Of course, banks can't get away with such shenanigans (I know; I work for one). On the other hand, since when did House and Senate Rethugs ever think they should be constrained by such silly fantasies as keeping promises? It has been their strategy ever since the ACA passed to undermine it any chance they get and when their efforts succeed in hamstringing the law to yell loudly, "See, we told you it wouldn't work!" These co-op failures are likely to cost taxpayers some 2.5 billion dollars in unrecovered loan losses. Managers of many of the folding co-ops have claimed that if they had received enough of the promised subsidies to remain in operation, next year they would have raised enough revenue to meet expenses. I don't know how much trust to put in such claims, but if even only some of them are right, it seems that cutting down the "risk corridor" payments actually cost the government more in the long run than it would have cost to pay at the originally-promised rates. One more example of Rethugs, in the name of protecting the taxpayers, actually costing us more to get less.

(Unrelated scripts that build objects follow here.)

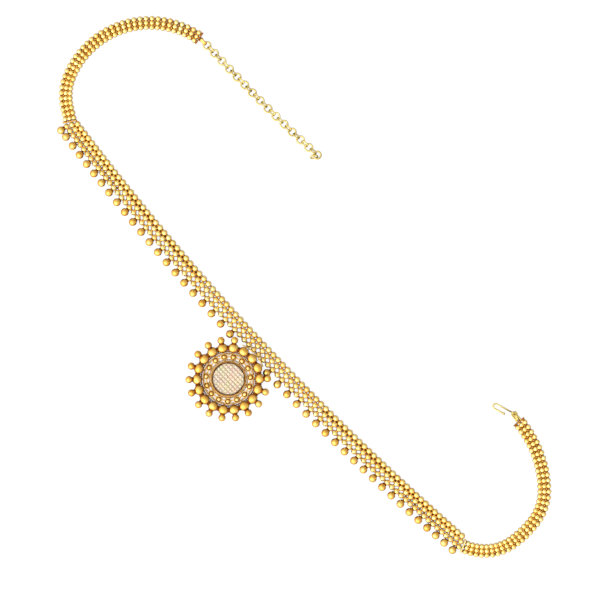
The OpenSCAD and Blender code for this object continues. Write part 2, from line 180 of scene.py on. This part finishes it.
roseShades = [(0.30, (0.82, 0.46, 0.11)), (0.52, (0.92, 0.58, 0.18)), (0.70, (1.0, 0.72, 0.28))]
deepShades = [(0.30, (0.82, 0.43, 0.07)), (0.52, (0.93, 0.57, 0.13)), (0.70, (1.0, 0.72, 0.24))]
# In each look, paintedShade with its colour and its from and to set the painted shade down the
# sides
goldLooks = {
    "beadGold": {
        "edge": (0.62, 0.34, 0.10),
        "patchScale": 140.0, "grainScale": 1600.0, "bump": 0.05,
        "shades": [
            (0.30, (0.95, 0.65, 0.18)), (0.52, (1.0, 0.76, 0.27)),
            (0.70, (1.0, 0.85, 0.38))],
        "paintedShade": 0.88, "paintedShadeColour": (0.25, 0.08, 0.01), "paintedShadeFrom": 0.18, "paintedShadeTo": 0.54,
        "roughness": 0.32, "grainRoughness": 0.16},
    "dropGold": {
        "edge": (0.45, 0.16, 0.03),
        "patchScale": 120.0, "grainScale": 1400.0, "bump": 0.06,
        "shades": deepShades,
        # Painted light: the drops' painted shade is left off their sides that face -Y, towards the
        # key box
        "litSide": {
            "amount": 0.9, "from": 0.15, "slope": 2.4, "beyond": 0.034, "way": (0.0, -1.0, 0.0)},
        "paintedShade": 0.97, "paintedShadeColour": (0.17, 0.028, 0.003), "paintedShadeFrom": 0.22, "paintedShadeTo": 0.66,
        "roughness": 0.28, "grainRoughness": 0.18},
    "pendantGold": {
        "edge": (0.45, 0.16, 0.03),
        "patchScale": 120.0, "grainScale": 1400.0, "bump": 0.06,
        "shades": deepShades,
        "inner": roseShades, "innerRadius": 0.0208,
        # Painted light: the painted shade is left off the outward sides of the pendant's beads
        "litSide": {"amount": 0.9, "from": 0.15, "slope": 2.4, "beyond": 0.0292, "way": None},
        "paintedShade": 0.97, "paintedShadeColour": (0.17, 0.028, 0.003), "paintedShadeFrom": 0.22, "paintedShadeTo": 0.66,
        "roughness": 0.28, "grainRoughness": 0.18},
    "chainGold": {
        "edge": (0.60, 0.44, 0.16),
        "patchScale": 90.0, "grainScale": 1500.0, "bump": 0.05,
        "shades": [
            (0.30, (0.58, 0.45, 0.13)), (0.52, (0.70, 0.56, 0.19)),
            (0.70, (0.82, 0.68, 0.27))],
        "paintedShade": 0.8, "paintedShadeColour": (0.30, 0.19, 0.03), "paintedShadeFrom": 0.1, "paintedShadeTo": 0.8,
        "roughness": 0.30, "grainRoughness": 0.16},
    "roseGold": {
        "edge": (0.50, 0.22, 0.06),
        "patchScale": 160.0, "grainScale": 1500.0, "bump": 0.08, "shades": roseShades,
        "paintedShade": 0.8, "paintedShadeColour": (0.34, 0.12, 0.03), "paintedShadeFrom": 0.1, "paintedShadeTo": 0.7,
        "roughness": 0.24, "grainRoughness": 0.16},
    # A dark gold: painted shade in the band's gaps and on the straps' collars; also the end
    # plates, end grains and outer wire
    "darkGold": {
        "edge": (0.35, 0.12, 0.02),
        "patchScale": 200.0, "grainScale": 1800.0, "bump": 0.1,
        "shades": [
            (0.30, (0.30, 0.09, 0.01)), (0.52, (0.42, 0.15, 0.02)),
            (0.72, (0.56, 0.25, 0.05))],
        "paintedShade": 0.8, "paintedShadeColour": (0.14, 0.035, 0.005), "paintedShadeFrom": 0.1, "paintedShadeTo": 0.8,
        "roughness": 0.38, "grainRoughness": 0.2},
    # Dark red-brown: painted contact shade on the collars and caps where beads meet
    "umberGold": {
        "edge": (0.20, 0.05, 0.01),
        "patchScale": 200.0, "grainScale": 1800.0, "bump": 0.1,
        "shades": [
            (0.30, (0.20, 0.045, 0.005)), (0.52, (0.28, 0.075, 0.01)),
            (0.72, (0.40, 0.14, 0.025))],
        "paintedShade": 0.6, "paintedShadeColour": (0.10, 0.018, 0.002), "paintedShadeFrom": 0.1, "paintedShadeTo": 0.8,
        "roughness": 0.40, "grainRoughness": 0.2},
    # A darker gold: painted shade on the band's collars and in the straps' gaps, and the left
    # plate's bar
    "solderShadeGold": {
        "edge": (0.45, 0.20, 0.04),
        "patchScale": 200.0, "grainScale": 1800.0, "bump": 0.1,
        "shades": [
            (0.30, (0.50, 0.22, 0.04)), (0.52, (0.64, 0.33, 0.08)),
            (0.72, (0.78, 0.47, 0.14))],
        "paintedShade": 0.8, "paintedShadeColour": (0.26, 0.08, 0.012), "paintedShadeFrom": 0.1, "paintedShadeTo": 0.8,
        "roughness": 0.36, "grainRoughness": 0.2},
    # Near black-brown: the painted shadow ring round the stones
    "shadowBrown": {
        "edge": (0.10, 0.03, 0.01),
        "patchScale": 200.0, "grainScale": 1800.0, "bump": 0.1,
        "shades": [
            (0.30, (0.05, 0.014, 0.003)), (0.52, (0.08, 0.024, 0.006)),
            (0.72, (0.14, 0.05, 0.014))],
        "paintedShade": 0.4, "paintedShadeColour": (0.05, 0.015, 0.005), "paintedShadeFrom": 0.1, "paintedShadeTo": 0.7,
        "roughness": 0.42, "grainRoughness": 0.2},
    "foilGold": {
        "edge": (0.60, 0.48, 0.34),
        "patchScale": 300.0, "grainScale": 1800.0, "bump": 0.1,
        "shades": [
            (0.30, (0.66, 0.54, 0.38)), (0.52, (0.78, 0.65, 0.47)),
            (0.72, (0.88, 0.76, 0.58))],
        "paintedShade": 0.3, "paintedShadeColour": (0.30, 0.18, 0.08), "paintedShadeFrom": 0.1, "paintedShadeTo": 0.7,
        "roughness": 0.4, "grainRoughness": 0.2},
}
finishes = {name: goldFinish(name, look) for name, look in goldLooks.items()}


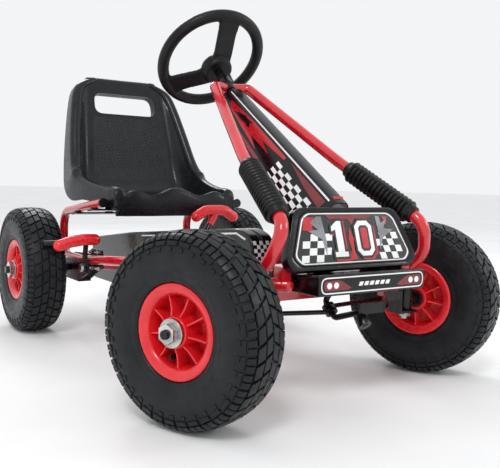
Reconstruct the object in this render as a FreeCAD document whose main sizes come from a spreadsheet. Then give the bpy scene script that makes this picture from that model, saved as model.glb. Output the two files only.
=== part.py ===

But to focus on the Leader Times editorialists again, it is worth pointing out that their supposed advocacy for the American taxpayer is hypocritical. In a quick Google search for editorials on the ACA by the Tribune-Review (parent paper of the Kittanning Leader Times) editorial staff I turned up five editorials in the last couple of years, all bemoaning the folly and expense of the ACA. Oddly enough, their criticism of the federal government's excessive and wasteful spending habits managed to overlook the F-35 debacle. I won't take much time to rehearse this, but the military has spent almost 15 years on a plan to modernize the branches' fighter aircraft using the Lockheed-Martin F-35. So far, the Pentagon has invested nearly 400 billion dollars on this plane and has yet to get a single one into active military service. No need to go into details on the history here. It's easy enough to find. What isn't so easy to find is evidence of the Tribune-Review's self-vaunted watchdog service on taxpayers' behalf. I turned up exactly one editorial on the F-35, published in August of this year. The editorial recommended that the military consider finding alternatives to the F-35 for at least some of its planned uses. That's nice.

What's really going on here is simple. The ACA is a law designed to help the poor. It is a social welfare program. Therefore, in the doctrine of the Randian psychopaths who lead the Trib's editorial boards, the government spending money on it is bad. In fact, it is so bad that government leaders who spend large sums of taxpayer dollars to sabotage the program are heroes. On the other hand, the F-35 is a military program. Not only that, it is largely contracted out to the patriotic heroes that oversee or work in large private enterprises. Therefore, the government spending money on it is good. It is so good we should overlook the faults of government leaders who waste large sums of taxpayer dollars mismanaging the program.